Sports often exhibits poetic justice, and it crops up again with the fact that Stanford coach Tara VanDerveer is likely to get his 800th career coaching win on Wednesday at the expense of a person who had a lot do with VanDerveer getting the first 799.
The Cardinal (6-2) will be heavily favored in its 6:30 p.m. game at San Francisco, which is coached by former Cardinal star Jennifer Azzi. USF has lost six in a row, and Stanford comes in on a two-game losing streak and is fortunate to still be ranked in the top 10.
It is a sign of the reputation Stanford’s women’s basketball has built over the years that it is ranked No. 8 in both the Associated Press and coaches polls this week.
And Stanford is still ranked ahead of Pac-10 foe UCLA, which, at No. 9, probably deserves to be ranked ahead of the Cardinal. The Bruins, after all, are unbeaten and own a road victory over Notre Dame, which was ranked No. 12 at the time and is still ranked No. 18, while Stanford has losses against the only two ranked teams it has faced, DePaul and Tennesse, the latter in overtime – and one of those losses was by 20 points to a DePaul team ranked No. 16.
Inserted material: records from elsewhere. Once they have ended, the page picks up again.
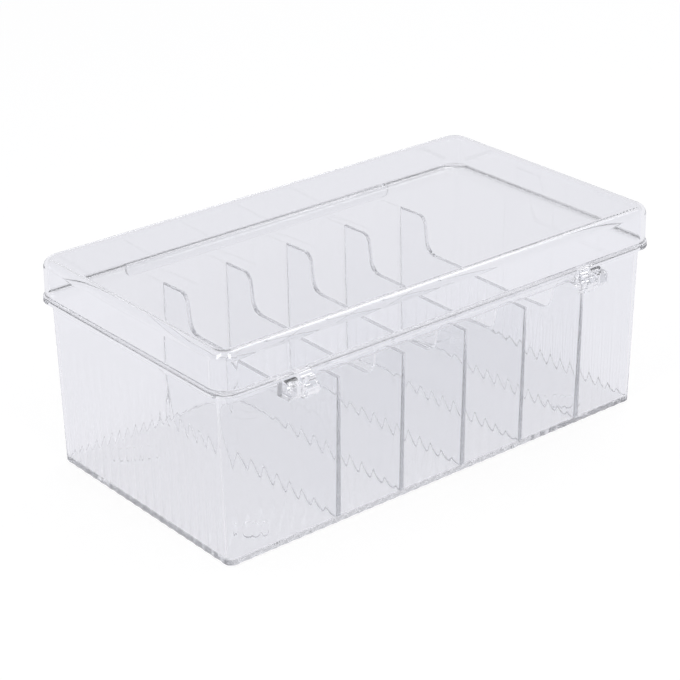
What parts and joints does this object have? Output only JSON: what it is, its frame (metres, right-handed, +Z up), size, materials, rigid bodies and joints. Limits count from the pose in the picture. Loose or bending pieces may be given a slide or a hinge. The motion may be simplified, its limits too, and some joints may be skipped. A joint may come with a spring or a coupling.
{
  "type": "compartment organizer box",
  "caption": "Clear plastic organizer box: a fluted tray with fixed scooped dividers and a snap-hinged lid.",
  "frame": {"origin": "on the surface the box stands on, under the middle of the tray", "axes": "+X runs along the box towards the wide compartment, +Y points out of the hinge side, +Z is up"},
  "size_m": [0.257, 0.1479, 0.1033],
  "materials": {
    "tray_plastic": "clear polystyrene, high gloss",
    "lid_plastic": "clear polystyrene, high gloss"
  },
  "bodies": {
    "tray": {"tray_shell": "tray_plastic", "tray_rim": "tray_plastic", "front_lip": "tray_plastic", "hinge_rail": "tray_plastic", "divider_1": "tray_plastic", "divider_2": "tray_plastic", "divider_3": "tray_plastic", "divider_4": "tray_plastic", "divider_5": "tray_plastic", "foot_front_left": "tray_plastic", "foot_front_right": "tray_plastic", "foot_back_left": "tray_plastic", "foot_back_right": "tray_plastic", "hinge_block_right": "tray_plastic", "hinge_block_left": "tray_plastic", "hinge_pin_right": "tray_plastic", "hinge_pin_left": "tray_plastic"},
    "lid": {"lid_shell": "lid_plastic", "hinge_hook_right": "lid_plastic", "hinge_hook_left": "lid_plastic"}
  },
  "joints": [
    {"name": "lid_hinge", "type": "hinge", "parent": "tray", "child": "lid", "pos_m": [0, 0.0728, 0.0782], "axis": [-1, 0, 0], "range_deg": [0, 110]}
  ]
}
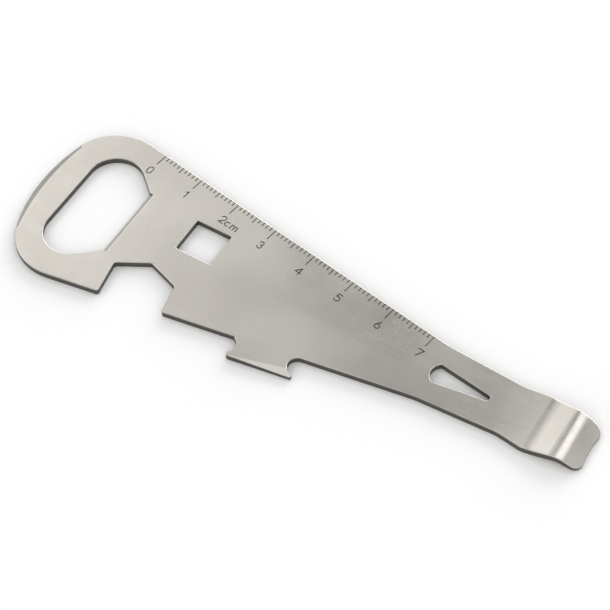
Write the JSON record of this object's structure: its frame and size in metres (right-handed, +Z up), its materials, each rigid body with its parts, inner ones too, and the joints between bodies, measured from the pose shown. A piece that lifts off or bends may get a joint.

Rankings matter little at this point, of course. Stanford’s goal is to put on a good performance against USF in preparation for the two games after that – a Dec. 28 home game against No. 4 and undefeated Xavier and a Dec. 30 home game against No. 1 and undefeated Connecticut.
The Dons should offer little resistance. They were 5-27 last year and are 2-9 this season, with six of their losses coming by more than 20 points. The Dons get some exposure by hosting Stanford, something that probably would not have occurred without the VanDerveer-Azzi relationship.
Azzi faces a major challenge in her first season as a head coach, and what Jennifer Azzi needs is a Jennifer Azzi.
Stanford and VanDerveer were in much the same situation USF is in now back in 1985. That’s when VanDerveer took over a Cardinal program that had been 5-23 and 9-19 the previous two seasons. Stanford went just 13-15 that first season, but it was during that season that Stanford signed Azzi, an athletic guard from Oak Ridge, Tenn., who was the kind of recruit Stanford did not figure to get at its stage of development.
With Azzi as the leader, Stanford’s program skyrocketed, earning a national title in 1990, when Azzi was named national player of the year. The reputation built by Azzi and her teammates helped to lift the program to its status as a perennial national powerhouse.
Azzi needs that kind of recruiting coup to get USF heading in the right direction.
But on Wednesday, Azzi is likely to be the victim of VanDerveer’s 800th coaching victory, making her the sixth women’s basketball coach to reach that figure. It will leave VanDerveer a mere 798 wins ahead of Azzi.